In some situations, even pumped storage storing non-renewable power power is "greener" than you seem to imply. The problem is that nuclear generators can't stop producing electricity when it's not needed; let's say you are France and a large part of your electricity is generated with nuclear power. If you can't store your energy, during the night you're producing power that you need to waste away. And during peak hours, you need to turn on many gas turbines to get additional power.
If instead you can store your additional energy during the night, and use that one during peak hours, you burn less fuel and pollute less.
I thought the whole point of pumped storage was to use solar / wind to do the pumping and release the water back (thus running the turbines) when it was dark or not windy. Why are they using nuclear or fossil fuels?

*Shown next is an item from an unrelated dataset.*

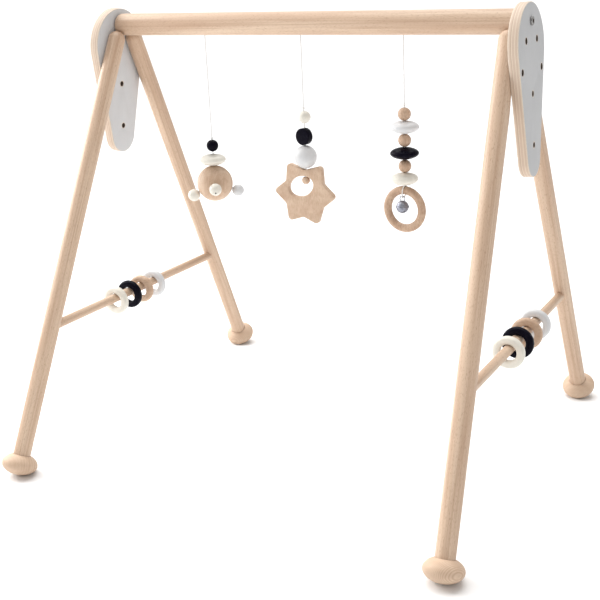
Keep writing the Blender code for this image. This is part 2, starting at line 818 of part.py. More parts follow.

Yes, that's another use. But when it is favorable economically speaking then fossil fuels and nuclear will be used as well. The pumps don't care what color the electrons are. It's mostly a matter of bookkeeping and less one of technology. And as long as demand for electricity during peak times does not coincide with the point in the day when the peak amount of electricity is generated this is a nice way to make some money for the operators.
The owners of coal and nuclear plants are the ones that paid for the pumped storage, they had the idea of making their plant operations more efficient, not of storing renewable energy.
This is one of the early large ones, built by the local utilities:
I am not sure about coal, but you can't easily shutdown a nuclear reactor, so there are times during the day when you are overproducing. So pumping some water is a way to not totally lose the energy produced during that time.
Shutting down a nuclear reactor can be done very fast (emergency shutdown, underload shutdown) but increasing the load takes much longer.
This is one of the reasons that the blackout of 2003 lasted as long as it did, due the rapid decrease in load a couple of nuclear plants did a rapid shut-down.
Most base-load generating plants are difficult to adjust to a rapidly varying load.
Nukes are actually much better at load following than is commonly believed. It's used a lot in countries without significant hydro production, like Germany and France, and load following capability is a regulatory requirement in many/most markets. For rapid anomalous load events in the grid you of course revert to the shutdown mechanisms, but the load-following is used to keep up with everyday demand variations.
Sure, but during a suitably windy night who's to say that a good number of those electrons used to refill pumped storage schemes aren't sourced from wind farms?